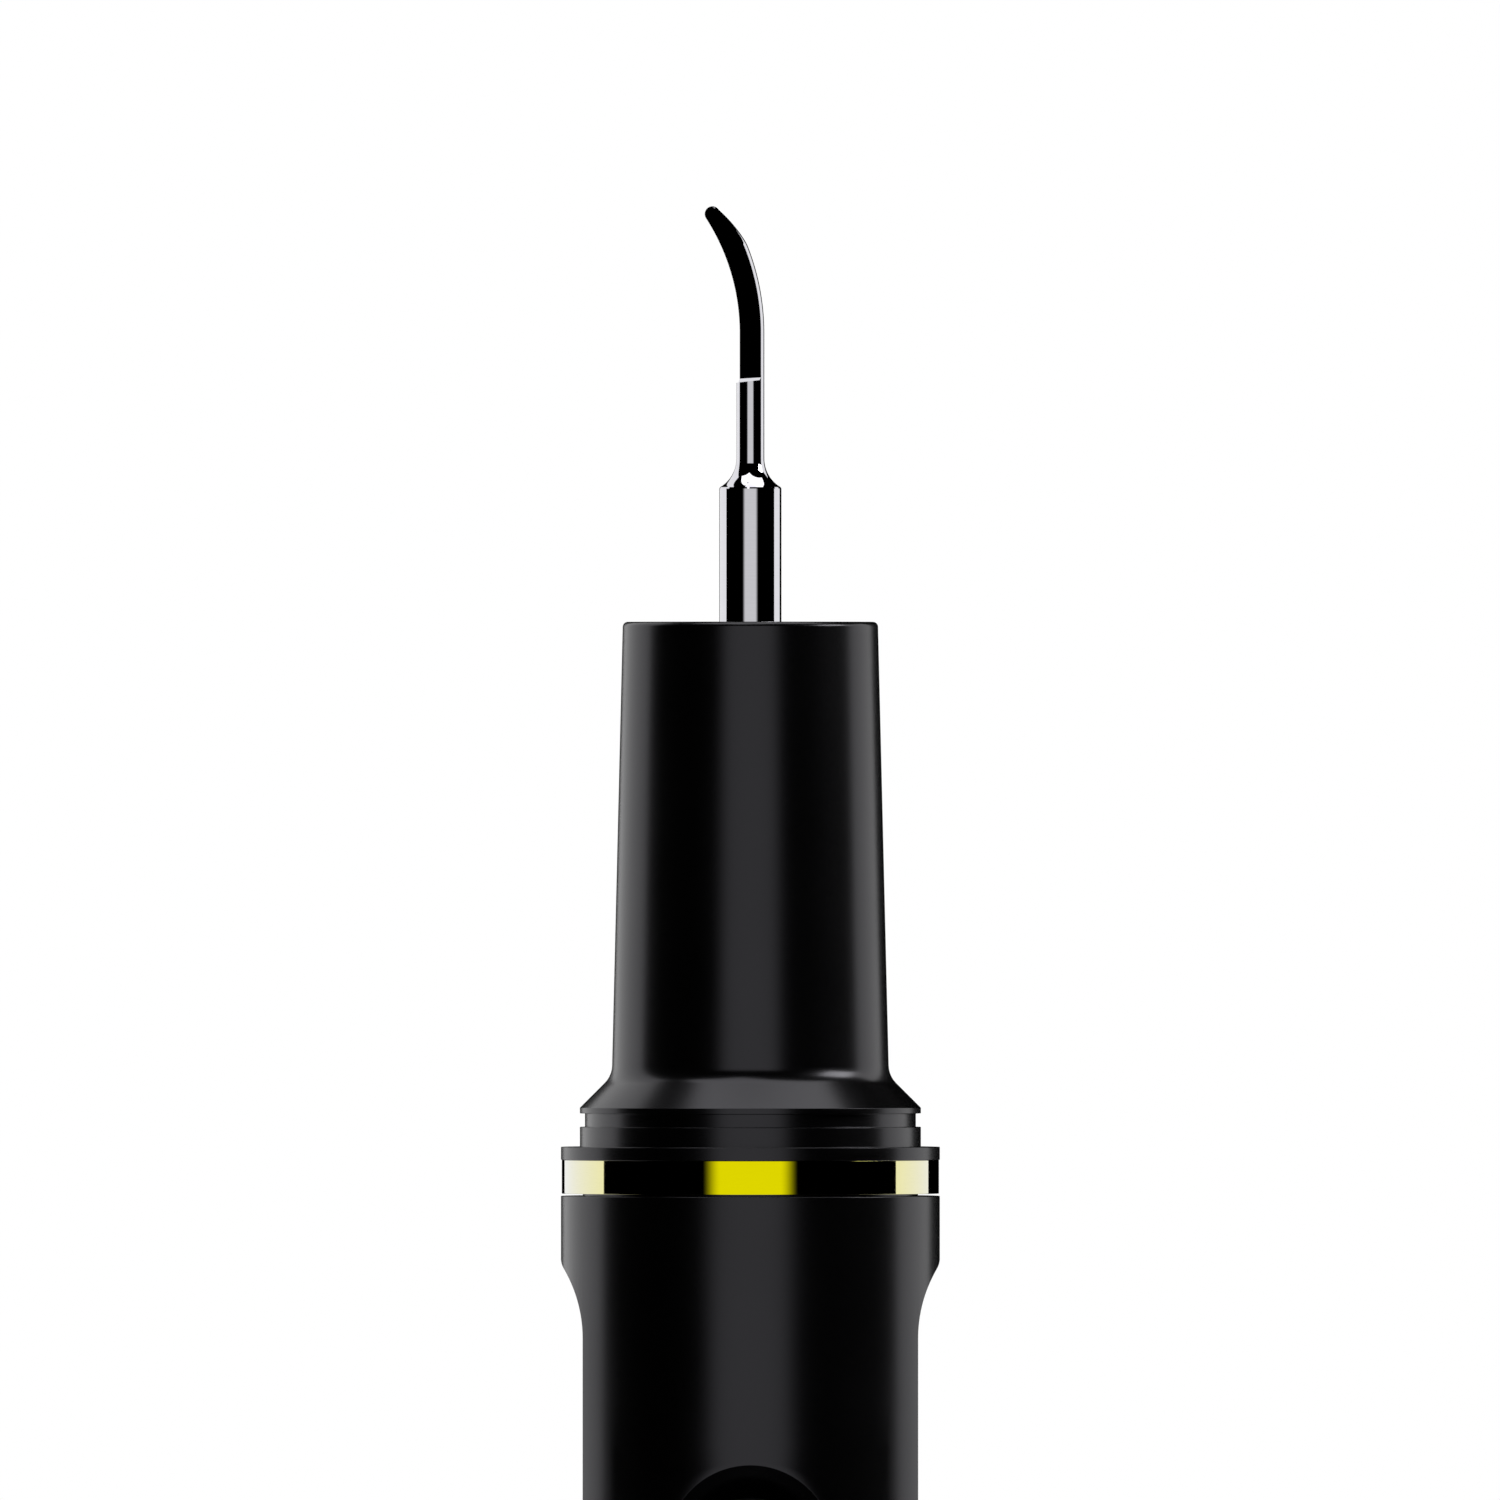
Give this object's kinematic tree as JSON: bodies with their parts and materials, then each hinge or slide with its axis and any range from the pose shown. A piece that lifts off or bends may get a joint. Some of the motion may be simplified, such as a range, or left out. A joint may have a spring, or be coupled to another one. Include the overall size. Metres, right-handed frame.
{
  "type": "ultrasonic dental scaler handpiece",
  "caption": "Slim black cordless handpiece with a polished yellow ring, a thumb button and a curved screw-on steel tip for cleaning teeth.",
  "frame": {"origin": "centre of the silicone foot ring's lower face, on the handpiece's axis", "axes": "+Z along the handpiece from the base to the tip, -Y towards the thumb button (front), +X to the right seen from the front"},
  "size_m": [0.0256, 0.0256, 0.1848],
  "materials": {
    "black_plastic": "satin moulded",
    "soft_black": "soft-touch matte",
    "silicone": "matte",
    "yellow_metal": "polished, yellow anodised",
    "polished_steel": "mirror polished",
    "steel": "plain",
    "dark_steel": "black oxide",
    "titanium": "turned titanium",
    "frame_plastic": "moulded",
    "board": "solder mask",
    "component_black": "moulded",
    "copper": "bare copper",
    "capacitor_sleeve": "shrink sleeve",
    "lamp": "clear epoxy",
    "lens": "translucent",
    "cell_wrap": "shrink sleeve",
    "red_wire": "insulation",
    "black_wire": "insulation",
    "piezo_ceramic": "fired ceramic",
    "white_plastic": "moulded"
  },
  "bodies": {
    "handpiece": {"foot_ring": "silicone", "tail_cap": "black_plastic", "tail_seal_ring": "silicone", "tail_screws": "steel", "body_shell": "black_plastic", "inner_frame": "frame_plastic", "frame_screws": "steel", "main_board": "board", "controller_chip": "component_black", "driver_chip": "component_black", "charger_chip": "component_black", "boost_inductor": "component_black", "transformer_core": "component_black", "transformer_winding": "copper", "bulk_capacitor": "capacitor_sleeve", "status_leds": "lamp", "indicator_lenses": "lens", "button_gasket": "silicone", "switch_base": "steel", "battery_cell": "cell_wrap", "battery_tab_lower": "steel", "battery_tab_upper": "steel", "battery_lead_positive": "red_wire", "battery_lead_negative": "black_wire", "battery_pad": "silicone", "port_board": "board", "usb_shell": "steel", "usb_tongue": "component_black", "port_gasket": "silicone", "nose_cone": "black_plastic", "accent_ring": "yellow_metal", "nose_seal_ring": "silicone", "transducer_horn": "titanium", "horn_seal_front": "silicone", "horn_seal_rear": "silicone", "transducer_retainer": "frame_plastic", "piezo_ring_1": "piezo_ceramic", "piezo_ring_2": "piezo_ceramic", "piezo_ring_3": "piezo_ceramic", "piezo_ring_4": "piezo_ceramic", "electrode_1": "copper", "electrode_2": "copper", "electrode_3": "copper", "electrode_4": "copper", "stack_sleeve": "white_plastic", "rear_mass": "steel", "stack_bolt": "dark_steel", "stack_lead_positive": "red_wire", "stack_lead_negative": "black_wire"},
    "button": {"button_cap": "soft_black"},
    "switch_plunger": {"switch_plunger": "component_black"},
    "port_cover": {"port_plug": "soft_black"},
    "tip_seal": {"tip_seal_ring": "silicone"},
    "tip": {"scaler_tip": "polished_steel"}
  },
  "joints": [
    {"name": "button_press", "type": "slide", "parent": "handpiece", "child": "button", "axis": [0, 1, 0], "range_m": [0, 0.00025], "stiffness_N_per_m": 400, "springref_m": -0.002},
    {"name": "switch_plunger_press", "type": "slide", "parent": "handpiece", "child": "switch_plunger", "axis": [0, 1, 0], "range_m": [0, 0.00025]},
    {"name": "port_cover_hinge", "type": "hinge", "parent": "handpiece", "child": "port_cover", "pos_m": [0, 0.01278, 0.0087], "axis": [-1, 0, 0], "range_deg": [0, 110]},
    {"name": "tip_lift", "type": "slide", "parent": "handpiece", "child": "tip_seal", "axis": [0, 0, 1], "range_m": [0, 0.0025]},
    {"name": "tip_unscrew", "type": "hinge", "parent": "tip_seal", "child": "tip", "pos_m": [0, 0, 0.1531], "axis": [0, 0, 1], "range_deg": [0, 1800]}
  ],
  "couplings": [
    {"joint": "switch_plunger_press", "follows": "button_press", "ratio": 1},
    {"joint": "tip_unscrew", "follows": "tip_lift", "rad_per_m": 12566}
  ]
}
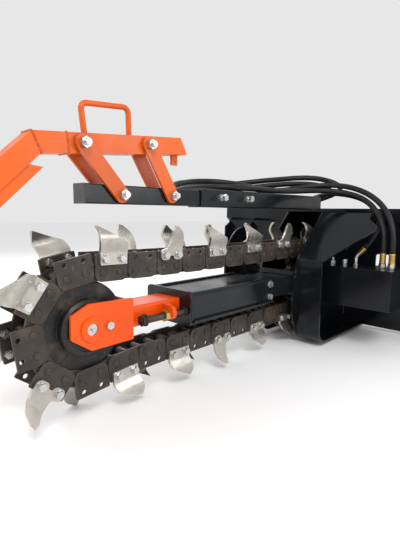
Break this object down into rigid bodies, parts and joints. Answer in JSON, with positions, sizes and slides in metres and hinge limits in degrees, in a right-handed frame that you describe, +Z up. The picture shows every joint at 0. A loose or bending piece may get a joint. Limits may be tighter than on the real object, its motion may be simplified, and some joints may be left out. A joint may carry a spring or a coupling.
{
  "type": "trencher",
  "caption": "Chain trencher attachment with toothed digging chain, tensioned boom, crumber arm, spoil auger, hydraulic motor and quick-attach plate.",
  "frame": {"origin": "on the rear face of the mounting plate, at ground level, in the middle plane of the digging chain", "axes": "+X points to the carrier machine, out of the mounting plate's rear face; +Z is up; the auger is on the +Y side"},
  "size_m": [2.0404, 1.3, 0.817],
  "materials": {
    "frame_black": "gloss black enamel, worn to bright steel on edges",
    "fork_orange": "gloss orange enamel",
    "link_orange": "orange enamel, a little duller",
    "arm_orange": "orange enamel over rough welds",
    "chain_steel": "dark oiled and rusted chain steel",
    "tooth_steel": "worn bare steel, scratched",
    "zinc": "zinc plated",
    "gold_zinc": "yellow zinc plated",
    "hose_rubber": "black rubber hose",
    "bare_steel": "machined steel",
    "cap_grey": "dark grey plastic",
    "motor_black": "satin black paint",
    "roller_black": "dark worn iron"
  },
  "bodies": {
    "head_frame": {"side_plates": "frame_black", "head_front_plates": "frame_black", "skid_shoe": "frame_black", "guard_panel": "frame_black", "mounting_plate": "frame_black", "top_rail": "frame_black", "mounting_lips": "frame_black", "mounting_ribs": "frame_black", "deck_plate": "frame_black", "headshaft_bearings": "frame_black", "motor_box": "frame_black", "hydraulic_motor": "motor_black", "port_fittings": "zinc", "hose_ferrules": "gold_zinc", "pressure_hose": "hose_rubber", "return_hose": "hose_rubber", "drain_hose": "hose_rubber", "hose_couplers": "zinc", "coupler_rack": "frame_black", "boom": "frame_black", "boom_collar": "frame_black", "boom_wear_strips": "frame_black", "boom_tongue": "frame_black", "crumber_sleeve": "frame_black", "frame_bolts": "zinc", "chain_outer_plates": "chain_steel", "chain_inner_plates": "chain_steel", "chain_rollers": "bare_steel", "chain_pins": "chain_steel", "cup_teeth": "tooth_steel", "shark_teeth": "tooth_steel", "tooth_bolts": "zinc", "tooth_nuts": "zinc"},
    "drive": {"headshaft": "bare_steel", "drive_sprocket": "chain_steel", "auger_tube": "frame_black", "auger_flight": "frame_black", "auger_bolt": "zinc"},
    "fork": {"fork_plates": "fork_orange", "tension_bar": "fork_orange", "screw_lug": "fork_orange", "axle_caps": "fork_orange", "fork_bolts": "zinc", "nose_axle": "zinc", "lock_nut": "gold_zinc"},
    "nose": {"nose_roller": "roller_black", "nose_bearings": "bare_steel"},
    "screw": {"tension_screw": "roller_black"},
    "tube": {"crumber_tube": "frame_black", "tube_cap": "cap_grey", "lower_pivot_bolts": "zinc"},
    "front_link": {"front_links": "link_orange"},
    "rear_link": {"rear_links": "link_orange"},
    "arm": {"crumber_arm": "arm_orange", "arm_leg": "arm_orange", "leg_channel": "arm_orange", "crumber_shoe": "arm_orange", "arm_handle": "arm_orange", "upper_pivot_bolts": "zinc"}
  },
  "joints": [
    {"name": "headshaft_spin", "type": "hinge", "parent": "head_frame", "child": "drive", "pos_m": [-0.28932, 0, 0.236], "axis": [0, 1, 0], "continuous": true, "deforming": ["chain_rollers", "chain_pins"]},
    {"name": "tension_screw_turn", "type": "hinge", "parent": "head_frame", "child": "screw", "pos_m": [-1.2, -0.075, 0.231], "axis": [1, 0, 0], "range_deg": [0, 2881]},
    {"name": "takeup_slide", "type": "slide", "parent": "head_frame", "child": "fork", "axis": [1, 0, 0], "range_m": [0, 0.02]},
    {"name": "nose_spin", "type": "hinge", "parent": "fork", "child": "nose", "pos_m": [-1.4, 0, 0.236], "axis": [0, 1, 0], "continuous": true},
    {"name": "crumber_slide", "type": "slide", "parent": "head_frame", "child": "tube", "axis": [1, 0, 0], "range_m": [-0.15, 0.08]},
    {"name": "front_link_swing", "type": "hinge", "parent": "tube", "child": "front_link", "pos_m": [-1.28, 0, 0.566], "axis": [0, -1, 0], "range_deg": [-8, 12]},
    {"name": "arm_tilt", "type": "hinge", "parent": "front_link", "child": "arm", "pos_m": [-1.39, 0, 0.684], "axis": [0, -1, 0], "range_deg": [-10.2, 6.9]},
    {"name": "rear_link_swing", "type": "hinge", "parent": "tube", "child": "rear_link", "pos_m": [-1.103, 0, 0.569], "axis": [0, -1, 0], "range_deg": [-7.4, 10.9]}
  ],
  "couplings": [
    {"joint": "nose_spin", "follows": "headshaft_spin", "ratio": 0.97622},
    {"joint": "tension_screw_turn", "follows": "takeup_slide", "rad_per_m": 2513.3},
    {"joint": "arm_tilt", "follows": "front_link_swing", "ratio": -0.8304},
    {"joint": "rear_link_swing", "follows": "front_link_swing", "ratio": 0.8948}
  ]
}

What is needed => Copy out every line of the data that includes "handed".

Result for this exercise =>
Give this object's kinematic tree as JSON: bodies with their parts and materials, then each hinge or slide with its axis and any range from the pose shown. A piece that lifts off or bends may get a joint. Some of the motion may be simplified, such as a range, or left out. A joint may have a spring, or be coupled to another one. Include the overall size. Metres, right-handed frame.
Break this object down into rigid bodies, parts and joints. Answer in JSON, with positions, sizes and slides in metres and hinge limits in degrees, in a right-handed frame that you describe, +Z up. The picture shows every joint at 0. A loose or bending piece may get a joint. Limits may be tighter than on the real object, its motion may be simplified, and some joints may be left out. A joint may carry a spring or a coupling.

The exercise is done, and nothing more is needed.